Sri Lanka is ranked among Asia Pacific’s top 10 foreign direct investment (FDI) hotspots, according to a study by US-based global information company IHS Inc.
The other Asia Pacific FDI hotspots are China, Indonesia, Malaysia, Vietnam, the Philippines, Myanmar, Thailand, India, Sri Lanka and Bangladesh.
In a statement today, IHS said that over the next decade, the Asia Pacific is forecast to be the fastest growing region of the global economy and the region that offers the biggest potential gains for FDI.
Amongst the other South Asian economies, Sri Lanka and Bangladesh are expected to show rapid growth over the next decade.

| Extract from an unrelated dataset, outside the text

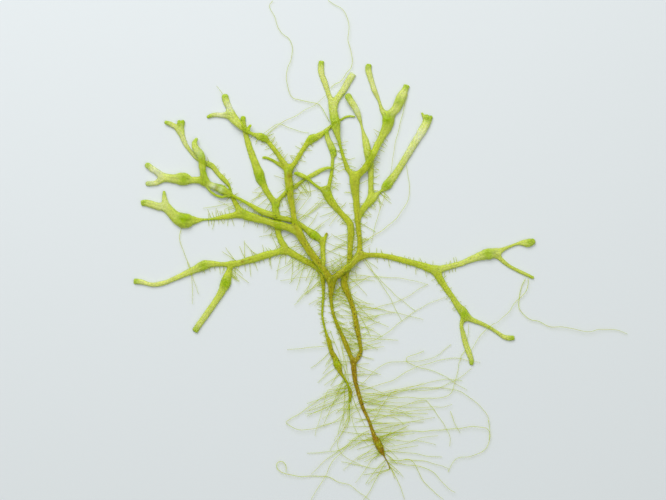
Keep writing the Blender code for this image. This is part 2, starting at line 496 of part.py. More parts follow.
def rounding(course, s, outward, raised=0.0):
    """The cross-sections and the pole of a rounded end that starts at a distance s."""
    x, y, width, lift = course.at(s)
    reach = outward * TIP_ROUNDING * width
    turns = [math.radians(angle) for angle in TIP_ANGLES]
    rings = [section(course, s, math.cos(t), reach * math.sin(t), raised) for t in turns]
    end = Vector((x, y)) + course.heading(s) * reach
    return rings, (end.x, end.y, lift + raised + thickness(width) / 2)


def limb(course, start=0.0, end=None, ending="tip", rooted=0):
    """One ribbon along part of a course.

    A rooted limb starts rounded, inside the limb that it grows from, and that many times
    ROOTED_LIFT higher. Limbs that grow from one place differ in it, so no two faces coincide.
    One with the ending tip is rounded off where its course ends, with the ending fork beyond
    that, and with the ending split it has a flat face there.
    """
    end = course.length if end is None else end
    if ending == "tip":
        end -= TIP_ROUNDING * course.at(end)[2]
    rings = []
    for s in course.stations(start, end, RING_SPACING):
        raised = rooted * ROOTED_LIFT * max(0.0, 1 - s / ROOTED_REACH)
        rings.append(section(course, s, raised=raised))
    first_pole = last_pole = None
    if rooted:
        root, first_pole = rounding(course, start, -1, rooted * ROOTED_LIFT)
        rings = root[::-1] + rings
    if ending != "split":
        rounded, last_pole = rounding(course, end, 1)
        rings += rounded
    return mesh_object("limb", rings, first_pole, last_pole)


def arm(course, rooted=1):
    """The short arm of a fork that stays with the branch below it."""
    return limb(course, end=ARM, ending="split", rooted=rooted)


def past_arm(course, end=None, ending="tip"):
    """The branch itself, from the split in its arm onwards."""
    return limb(course, start=ARM + SPLIT_GAP, end=end, ending=ending)


def shoot(course, rooted=1):
    """A side shoot or a forked tip that is fused to its branch."""
    return limb(course, rooted=rooted)


def material(name, colour, roughness):
    made = bpy.data.materials.new(name)
    made.use_nodes = True
    shader = made.node_tree.nodes["Principled BSDF"]
    shader.inputs["Base Color"].default_value = (*colour, 1.0)
    shader.inputs["Roughness"].default_value = roughness
    shader.inputs["Metallic"].default_value = 0.0
    return made


def finish(piece, name, colour):
    """Names a finished piece, gives it its own material and shades it smooth."""
    piece.name = name
    piece.data.name = name
    piece.data.materials.clear()
    piece.data.materials.append(material(name + "_surface", colour, RIBBON_ROUGHNESS))
    piece.data.shade_smooth()


def branch(name, colour, limbs):
    """Joins limbs that grow from one another into one solid."""
    trunk = limbs[0]
    for other in limbs[1:]:
        join = trunk.modifiers.new("join", "BOOLEAN")
        join.operation = "UNION"
        join.object = other
    shape = trunk.evaluated_get(bpy.context.evaluated_depsgraph_get())
    fused = bpy.data.meshes.new_from_object(shape)
    trunk.modifiers.clear()
    trunk.data = fused
    for other in limbs[1:]:
        bpy.data.objects.remove(other)
    finish(trunk, name, colour)


def old_stems():
    base = Course(BASE_STEM)
    left_old = Course(LEFT_OLD_STEM)
    right_old = Course(RIGHT_OLD_STEM)
    left_stem = Course(LEFT_STEM)
    right_stem = Course(RIGHT_STEM)
    outer_old = Course(OUTER_OLD_STEM)
    leaf = Course(MIDDLE_LEAF)
    middle_tip = Course(MIDDLE_TIP_BRANCH)
    parting = right_old.near(*RIGHT_OLD_STEM_PARTS_AT)
    branch("base_stem", BASE_BROWN, [limb(base, rooted=1), arm(left_old), arm(right_old, 2)])
    branch("left_old_stem", OLD_OLIVE, [
        past_arm(left_old, ending="fork"), arm(left_stem), arm(right_stem, 2)])
    branch("right_old_stem", OLD_OLIVE, [past_arm(right_old, end=parting, ending="split")])
    branch("middle_stem", OLD_OLIVE, [
        limb(right_old, start=parting + SPLIT_GAP, ending="fork"), arm(leaf), arm(middle_tip, 2)])
    branch("middle_leaf", TIP_GREEN, [past_arm(leaf)])
    branch("middle_tip_branch", YOUNG_GREEN, [past_arm(middle_tip)])
    branch("outer_old_stem", OLD_OLIVE, [past_arm(outer_old)])


def left_stem_branches():
    stem = Course(LEFT_STEM)
    ribbon = Course(LONG_RIBBON)
    left = Course(LEFT_BRANCH)
    upper_left = Course(UPPER_LEFT_BRANCH)
    upper_middle = Course(UPPER_MIDDLE_BRANCH)
    parting = stem.near(*LEFT_BRANCH[0][:2]) + ARM
    branch("left_stem_lower", OLD_OLIVE, [
        past_arm(stem, end=parting, ending="split"), arm(ribbon), arm(left, 2)])
    branch("left_stem_upper", OLD_OLIVE, [
        limb(stem, start=parting + SPLIT_GAP, ending="fork"), arm(upper_left), arm(upper_middle, 2),
        shoot(Course(UPPER_LEFT_SPRIG), 3)])
    branch("upper_left_branch", YOUNG_GREEN, [
        past_arm(upper_left, ending="fork"), shoot(Course(UPPER_LEFT_TIP_UP)),
        shoot(Course(UPPER_LEFT_TIP_LEFT), 2), shoot(Course(UPPER_LEFT_SPUR), 3)])
    branch("upper_middle_branch", YOUNG_GREEN, [past_arm(upper_middle)])


def long_ribbon_branches():
    ribbon = Course(LONG_RIBBON)
    forked_tip = Course(LEFT_FORKED_TIP)
    leaf = Course(LEFT_LEAF)
    branch("long_ribbon", TIP_GREEN, [
        past_arm(ribbon, ending="fork"), shoot(Course(LONG_RIBBON_SPUR)), shoot(Course(LONG_RIBBON_RIM), 2),
        arm(forked_tip, 3), arm(leaf, 4)])
    branch("left_forked_tip", YOUNG_GREEN, [
        past_arm(forked_tip, ending="fork"), shoot(Course(LEFT_FORKED_TIP_UPPER)),
        shoot(Course(LEFT_FORKED_TIP_LOWER), 2)])
    branch("left_leaf", TIP_GREEN, [past_arm(leaf)])


def left_branches():
    left = Course(LEFT_BRANCH)
    far_left = Course(FAR_LEFT_BRANCH)
    high_left = Course(HIGH_LEFT_BRANCH)
    branch("left_branch", YOUNG_GREEN, [past_arm(left, ending="fork"), arm(far_left), arm(high_left, 2)])
    branch("far_left_branch", YOUNG_GREEN, [
        past_arm(far_left, ending="fork"), shoot(Course(FAR_LEFT_TIP_LEFT)),
        shoot(Course(FAR_LEFT_TIP_UP), 2)])
    branch("high_left_branch", YOUNG_GREEN, [
        past_arm(high_left, ending="fork"), shoot(Course(HIGH_LEFT_TIP_LEFT)),
        shoot(Course(HIGH_LEFT_TIP_UP), 2)])


def lower_left_branches():
    stem = Course(LOWER_LEFT_STEM)
    lower_left = Course(LOWER_LEFT_BRANCH)
    drooping = Course(DROOPING_LEFT_BRANCH)
    inner_stem = Course(INNER_LEFT_STEM)
    inner = Course(INNER_LEFT_BRANCH)
    crossing = Course(CROSSING_BRANCH)
    branch("lower_left_stem", YOUNG_GREEN, [
        limb(stem, ending="fork", rooted=1), arm(inner_stem), arm(Course(OUTER_OLD_STEM), 2),
        arm(lower_left, 3), arm(drooping, 4)])
    branch("lower_left_branch", YOUNG_GREEN, [past_arm(lower_left)])
    branch("drooping_left_branch", YOUNG_GREEN, [past_arm(drooping)])
    branch("inner_left_stem", YOUNG_GREEN, [
        past_arm(inner_stem, ending="fork"), arm(inner), arm(crossing, 2)])
    branch("inner_left_branch", YOUNG_GREEN, [past_arm(inner)])
    branch("crossing_branch", YOUNG_GREEN, [past_arm(crossing)])


def right_branches():
    stem = Course(RIGHT_STEM)
    right = Course(RIGHT_BRANCH)
    centre = Course(CENTRE_STEM)
    upper = Course(RIGHT_UPPER_TIP)
    lower = Course(RIGHT_LOWER_BRANCH)
    out = Course(RIGHT_LOWER_TIP_OUT)
    down = Course(RIGHT_LOWER_TIP_DOWN)
    branch("right_stem", OLD_OLIVE, [past_arm(stem, ending="fork"), arm(right), arm(centre, 2)])
    branch("right_branch", YOUNG_GREEN, [past_arm(right, ending="fork"), arm(upper), arm(lower, 2)])
    branch("right_upper_tip", YOUNG_GREEN, [
        past_arm(upper, ending="fork"), shoot(Course(RIGHT_UPPER_TIP_OUT)),
        shoot(Course(RIGHT_UPPER_TIP_DOWN), 2)])
    branch("right_lower_branch", YOUNG_GREEN, [past_arm(lower, ending="fork"), arm(out), arm(down, 2)])
    branch("right_lower_tip_out", YOUNG_GREEN, [past_arm(out)])
    branch("right_lower_tip_down", YOUNG_GREEN, [past_arm(down)])


def top_branches():
    centre = Course(CENTRE_STEM)
    side = Course(RIGHT_SIDE_STEM)
    top = Course(TOP_BRANCH)
    top_right = Course(TOP_RIGHT_BRANCH)
    top_right_left = Course(TOP_RIGHT_TIP_LEFT)
    inner = Course(INNER_RIGHT_BRANCH)
    outer = Course(OUTER_RIGHT_BRANCH)
    parting = centre.near(*RIGHT_SIDE_STEM[0][:2]) + ARM
    branch("centre_stem_lower", OLD_OLIVE, [past_arm(centre, end=parting, ending="split"), arm(side)])
    branch("centre_stem_upper", OLD_OLIVE, [
        limb(centre, start=parting + SPLIT_GAP, ending="fork"), arm(top), arm(top_right, 2)])
    branch("top_branch", YOUNG_GREEN, [
        past_arm(top, ending="fork"), shoot(Course(TOP_TIP_LEFT)), shoot(Course(TOP_TIP_RIGHT), 2)])
    branch("top_right_branch", YOUNG_GREEN, [
        past_arm(top_right, ending="fork"), shoot(Course(TOP_RIGHT_TIP_RIGHT)), arm(top_right_left, 2)])
    branch("top_right_tip_left", YOUNG_GREEN, [past_arm(top_right_left)])
    branch("right_side_stem", YOUNG_GREEN, [past_arm(side, ending="fork"), arm(inner), arm(outer, 2)])
    branch("inner_right_branch", YOUNG_GREEN, [past_arm(inner)])
    branch("outer_right_branch", YOUNG_GREEN, [past_arm(outer), shoot(Course(OUTER_RIGHT_HORN))])


def rhizoids():
    for i, (name, steps) in enumerate(RHIZOIDS.items()):
        course = Course([(x, y, 1, 0) for x, y in steps])
        floor = THREAD_LIFT + THREAD_LAYER_STEP * (i % THREAD_LAYERS)
        rings = []
        for s in course.stations(0.0, course.length, THREAD_SPACING):
            place = course.at(s).xy
            width = THREAD_WIDTH + (THREAD_TIP_WIDTH - THREAD_WIDTH) * s / course.length
            rings.append(ring(place, course.heading(s), width, width, floor + width / 2, THREAD_SIDES))
        finish(mesh_object(name, rings, None, None), name, THREAD_GREEN)


def main():
    for item in list(bpy.data.objects):
        bpy.data.objects.remove(item)
    old_stems()
    left_stem_branches()
    long_ribbon_branches()
    left_branches()
    lower_left_branches()
    right_branches()
    top_branches()
    rhizoids()


main()
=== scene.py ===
"""Riccia: the look of the whole plant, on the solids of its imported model.

Laid out as an add-on: properties for the sizes and colours, one operator for each group of branches,
one for each group of rhizoids and one for the stage. Run as a script, it makes everything in order.
"""

import json
import math

import bpy
import numpy as np
from bpy.props import FloatProperty, FloatVectorProperty, PointerProperty
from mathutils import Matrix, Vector

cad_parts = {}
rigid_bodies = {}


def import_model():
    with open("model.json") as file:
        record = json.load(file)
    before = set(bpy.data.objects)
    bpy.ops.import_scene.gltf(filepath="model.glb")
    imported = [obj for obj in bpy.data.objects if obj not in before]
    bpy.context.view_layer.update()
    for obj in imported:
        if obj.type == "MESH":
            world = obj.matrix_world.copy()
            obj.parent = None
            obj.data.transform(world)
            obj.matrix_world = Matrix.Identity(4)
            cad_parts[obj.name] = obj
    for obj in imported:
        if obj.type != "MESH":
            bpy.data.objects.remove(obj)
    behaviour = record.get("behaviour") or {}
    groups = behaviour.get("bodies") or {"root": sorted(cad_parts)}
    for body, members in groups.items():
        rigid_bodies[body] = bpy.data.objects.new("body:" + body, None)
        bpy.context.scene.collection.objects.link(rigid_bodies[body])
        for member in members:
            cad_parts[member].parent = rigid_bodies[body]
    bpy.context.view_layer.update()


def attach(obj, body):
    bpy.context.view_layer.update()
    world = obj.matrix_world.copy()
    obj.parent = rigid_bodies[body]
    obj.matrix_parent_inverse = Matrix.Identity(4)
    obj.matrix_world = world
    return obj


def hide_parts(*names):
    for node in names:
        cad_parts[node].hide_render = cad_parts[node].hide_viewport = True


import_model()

bl_info = {
    "name": "Riccia",
    "version": (1, 0, 0),
    "blender": (4, 5, 0),
    "location": "View3D > Sidebar > Riccia",
    "description": "Ribbons and rhizoids of a loose riccia plant",
    "category": "Object",
}

MM = 0.001  # in metres
STEP = 0.1 * MM  # one step of the drawing grid. Sizes below are in grid steps
ORIGIN_X = 380.3  # the part's origin on the drawing grid, whose x runs right and y runs down
ORIGIN_Y = 250.0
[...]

The new Sri Lankan government has embarked on sweeping economic reforms, with its first budget containing considerable economic liberalization measures. The Sri Lankan economy is projected to grow at an average annual pace of 5.6 percent per year over 2016-2020. Key growth industries are expected to include logistics, tourism, agricultural products, IT-BPO industries and construction.
“The Asia Pacific region will grow at an average annual rate of 4.5 per cent per year, boosted by rapid growth in consumer spending in China, India and Southeast Asia,” said IHS Chief Economist Asia Pacific Rajiv Biswas.
Malaysia, Indonesia, the Philippines and Thailand are also expected to join the ranks of Asian nations with a Gross Domestic Product exceeding US$1 trillion by 2030.
“This will help to increase the geopolitical and economic importance of ASEAN and economic grouping in international diplomacy and the global dialogue on trade, investment and international standards-setting,” said.
IHS said that Southeast Asia is expected to be one of the world’s fastest growing regions with these four Asean nations.
Referring to Malaysia as Asia’s next advanced economy, the IHS report said that Malaysia’s economy is forecast to achieve a per capita GDP of US$20,000 by 2025, with total GDP exceeding US$1 trillion by 2030.
Biswas pointed out that the structure of the Malaysian economy will continue to shift towards higher value-added manufacturing and services.
“Strategic growth industries in the services sector will include financial services, healthcare, education, commercial aviation, tourism and the IT-Business Process Outsourcing industry, as Malaysia becomes an increasingly important services, services-exporting economy for Southeast Asia,” said Biswas.
Indonesia’s GDP is forecast to grow at five per cent per year over 2016-2020, supported by strong growth in consumer demand and infrastructure investment, he added.
“By 2020, Indonesia will have already become a nation with a GDP size exceeding US$1 trillion, and by 2030, Indonesian GDP is projected to exceed US$3.7 trillion,” said Biswas, adding that Indonesia is Southeast Asia’s largest economy and one of the world’s largest emerging markets.
The Philippines, he said, has shown rapid GDP growth averaging at around six per cent per year over 2011-2015, with GDP growth of 5.8 per cent per year forecast over 2016-2018.
“The total size of the Philippines’ economy is projected to grow from US$300 billion in 2016 to US$700 billion by 2025, and a US$1 trillion economy by 2030,” Biswas added.
Meanwhile, the ASEAN frontier markets of Vietnam, Myanmar, Cambodia and Laos are forecast to continue to grow rapidly.
The IHS study showed that Vietnam will grow at a pace of around 6.5 per cent per year over the medium term, with rapid growth in manufacturing exports of electronics and garments driving industrial development.
“The new EU-Vietnam Free Trade Agreement and the planned TPP deal will significantly boost Vietnam’s market access to the EU and the US for its manufacturing exports by reducing tariff barriers substantially,” he added.